- _Exercise requirements_
Assemble all lines in which the string "FreeCAD" appears.

— START —

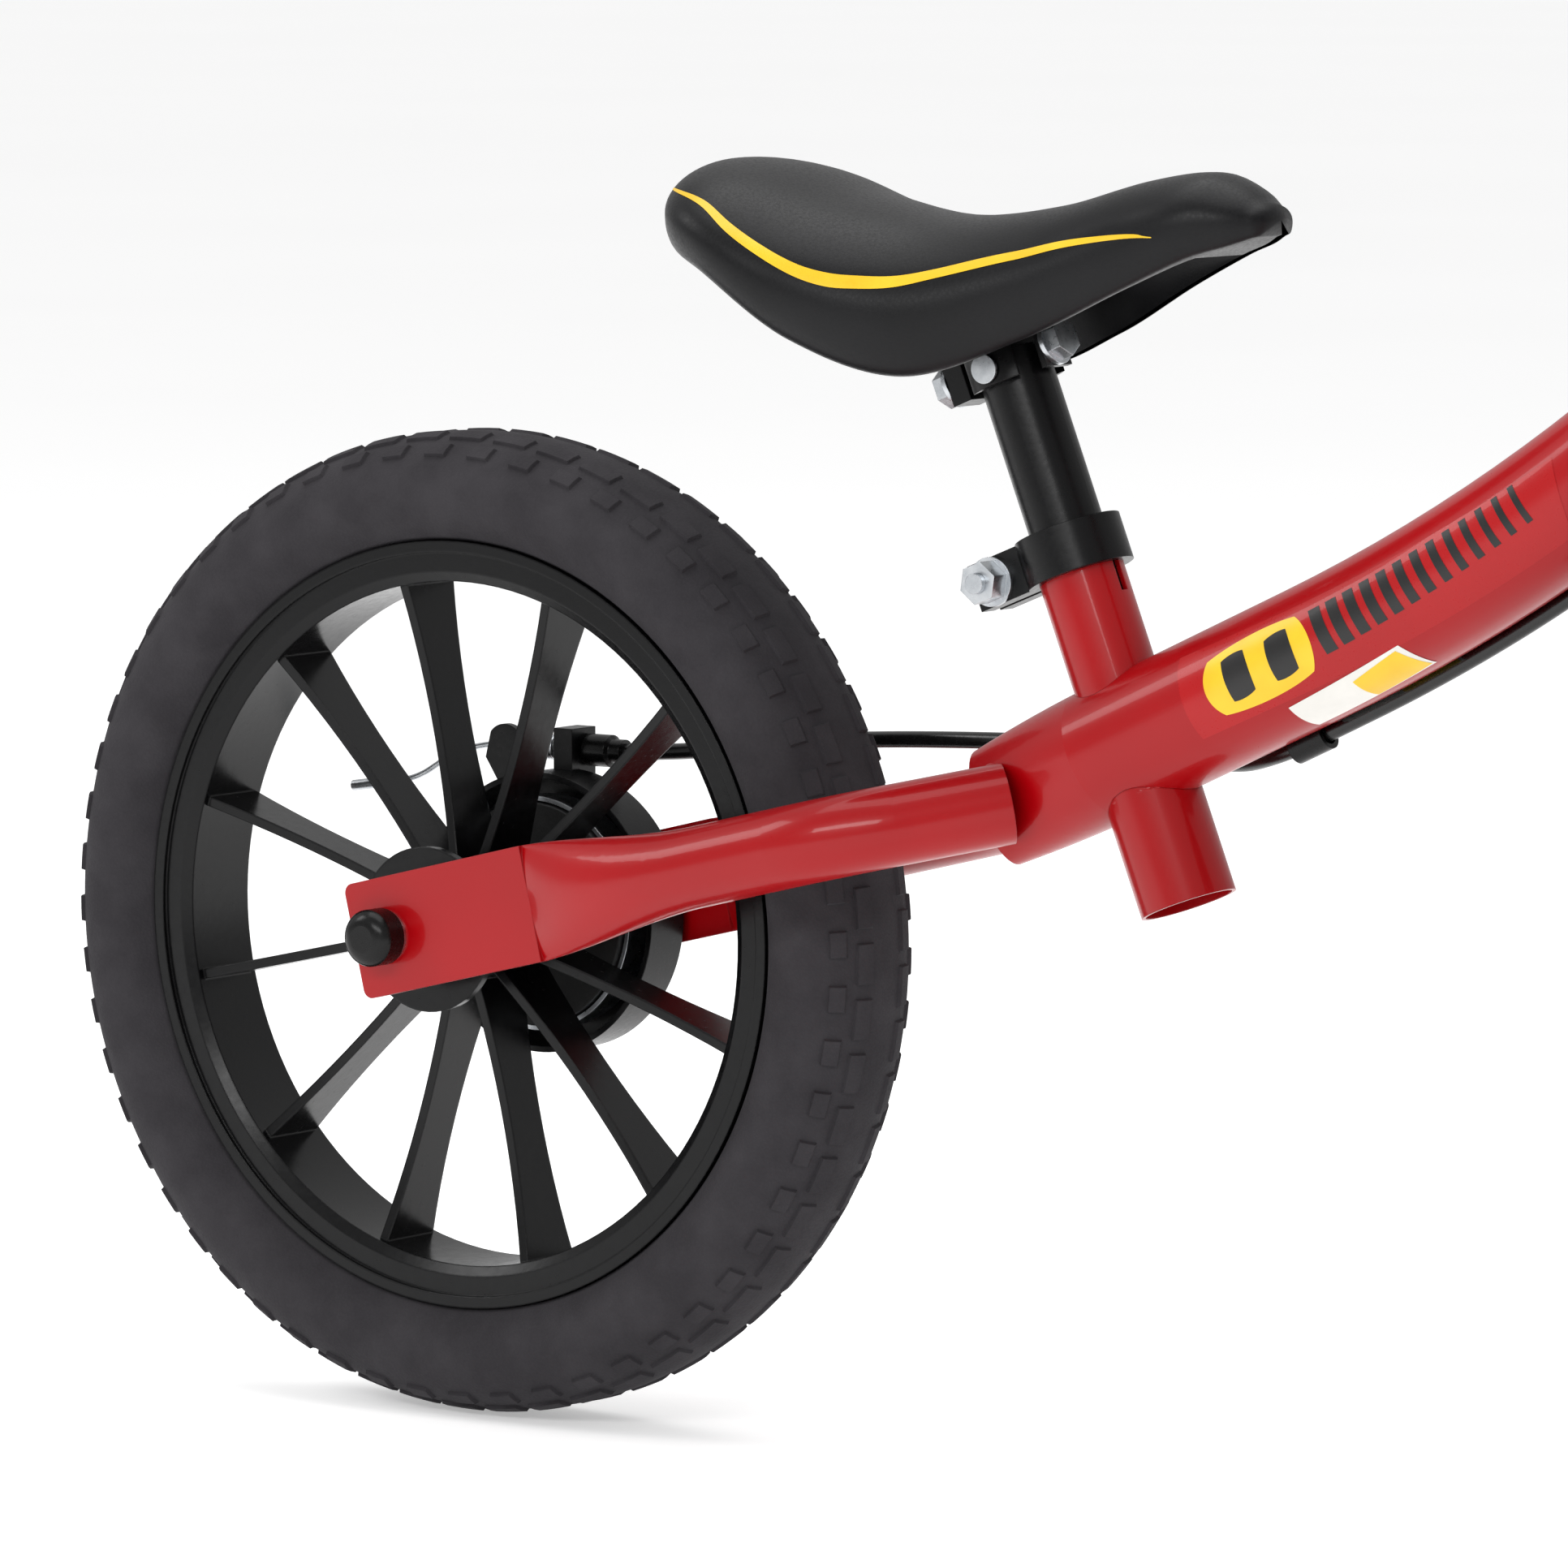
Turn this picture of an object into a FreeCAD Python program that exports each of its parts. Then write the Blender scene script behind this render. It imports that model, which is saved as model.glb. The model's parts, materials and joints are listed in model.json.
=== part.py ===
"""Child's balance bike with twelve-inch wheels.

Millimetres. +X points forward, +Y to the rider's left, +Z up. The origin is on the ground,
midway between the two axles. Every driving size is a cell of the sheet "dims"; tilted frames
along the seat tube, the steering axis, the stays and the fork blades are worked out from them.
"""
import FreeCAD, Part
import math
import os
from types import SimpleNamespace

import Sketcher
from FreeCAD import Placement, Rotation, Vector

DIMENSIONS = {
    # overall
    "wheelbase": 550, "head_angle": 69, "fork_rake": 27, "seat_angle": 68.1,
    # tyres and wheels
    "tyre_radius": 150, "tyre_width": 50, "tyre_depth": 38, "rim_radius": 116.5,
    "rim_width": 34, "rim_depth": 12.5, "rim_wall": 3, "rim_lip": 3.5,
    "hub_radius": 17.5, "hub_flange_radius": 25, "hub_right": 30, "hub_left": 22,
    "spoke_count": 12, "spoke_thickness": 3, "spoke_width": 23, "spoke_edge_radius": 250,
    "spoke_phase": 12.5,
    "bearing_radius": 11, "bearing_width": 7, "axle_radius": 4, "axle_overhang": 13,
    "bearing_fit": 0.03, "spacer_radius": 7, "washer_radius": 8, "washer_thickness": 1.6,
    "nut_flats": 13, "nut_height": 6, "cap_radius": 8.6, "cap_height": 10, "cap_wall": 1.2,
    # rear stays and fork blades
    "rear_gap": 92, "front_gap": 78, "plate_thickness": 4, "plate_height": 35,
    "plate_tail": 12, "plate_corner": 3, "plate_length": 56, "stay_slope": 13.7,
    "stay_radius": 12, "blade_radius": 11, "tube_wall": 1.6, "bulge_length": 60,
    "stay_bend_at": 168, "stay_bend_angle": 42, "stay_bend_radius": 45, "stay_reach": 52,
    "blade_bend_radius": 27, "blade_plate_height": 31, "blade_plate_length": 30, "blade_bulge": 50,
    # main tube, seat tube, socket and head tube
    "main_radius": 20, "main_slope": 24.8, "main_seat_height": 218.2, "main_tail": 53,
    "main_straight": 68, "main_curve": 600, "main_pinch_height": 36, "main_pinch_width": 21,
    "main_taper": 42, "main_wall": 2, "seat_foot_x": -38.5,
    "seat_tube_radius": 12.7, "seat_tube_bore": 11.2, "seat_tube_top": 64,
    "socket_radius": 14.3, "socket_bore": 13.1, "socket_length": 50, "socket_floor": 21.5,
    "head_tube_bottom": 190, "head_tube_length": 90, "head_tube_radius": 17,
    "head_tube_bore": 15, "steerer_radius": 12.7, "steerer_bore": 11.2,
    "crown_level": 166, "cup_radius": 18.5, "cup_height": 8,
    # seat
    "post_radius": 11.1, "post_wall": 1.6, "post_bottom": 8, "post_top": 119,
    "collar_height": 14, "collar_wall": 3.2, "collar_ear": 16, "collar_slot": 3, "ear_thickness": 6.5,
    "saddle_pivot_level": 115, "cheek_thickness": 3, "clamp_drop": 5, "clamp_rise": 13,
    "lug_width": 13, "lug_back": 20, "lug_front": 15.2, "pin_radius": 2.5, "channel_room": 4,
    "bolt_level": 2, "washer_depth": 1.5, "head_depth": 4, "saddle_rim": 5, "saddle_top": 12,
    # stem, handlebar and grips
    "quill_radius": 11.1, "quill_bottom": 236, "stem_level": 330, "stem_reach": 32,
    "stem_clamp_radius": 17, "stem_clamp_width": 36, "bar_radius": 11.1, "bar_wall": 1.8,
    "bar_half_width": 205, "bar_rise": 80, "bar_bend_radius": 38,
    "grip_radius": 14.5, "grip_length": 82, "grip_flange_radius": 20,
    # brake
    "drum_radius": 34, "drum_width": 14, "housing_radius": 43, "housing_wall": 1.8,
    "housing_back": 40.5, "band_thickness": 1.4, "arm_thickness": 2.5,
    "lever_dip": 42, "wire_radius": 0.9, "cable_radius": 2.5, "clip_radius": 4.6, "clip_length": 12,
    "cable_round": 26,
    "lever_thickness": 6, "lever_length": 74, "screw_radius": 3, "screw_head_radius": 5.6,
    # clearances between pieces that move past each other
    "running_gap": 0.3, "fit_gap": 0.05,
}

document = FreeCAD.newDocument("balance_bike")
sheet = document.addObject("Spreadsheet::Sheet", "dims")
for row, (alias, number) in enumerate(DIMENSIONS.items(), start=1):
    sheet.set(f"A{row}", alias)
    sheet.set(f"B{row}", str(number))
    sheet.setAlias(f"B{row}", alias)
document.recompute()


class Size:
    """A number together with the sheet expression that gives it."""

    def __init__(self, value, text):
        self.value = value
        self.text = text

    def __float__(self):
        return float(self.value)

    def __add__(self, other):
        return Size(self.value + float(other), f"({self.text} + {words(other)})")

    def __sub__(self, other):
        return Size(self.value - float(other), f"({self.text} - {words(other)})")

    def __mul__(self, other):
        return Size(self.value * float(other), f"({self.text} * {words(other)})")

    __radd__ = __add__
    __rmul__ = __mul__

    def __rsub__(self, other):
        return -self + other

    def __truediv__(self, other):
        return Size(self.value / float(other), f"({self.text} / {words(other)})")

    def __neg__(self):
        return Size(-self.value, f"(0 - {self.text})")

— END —

- _Reply to the exercise_
Turn this picture of an object into a FreeCAD Python program that exports each of its parts. Then write the Blender scene script behind this render. It imports that model, which is saved as model.glb. The model's parts, materials and joints are listed in model.json.
import FreeCAD, Part
from FreeCAD import Placement, Rotation, Vector
document = FreeCAD.newDocument("balance_bike")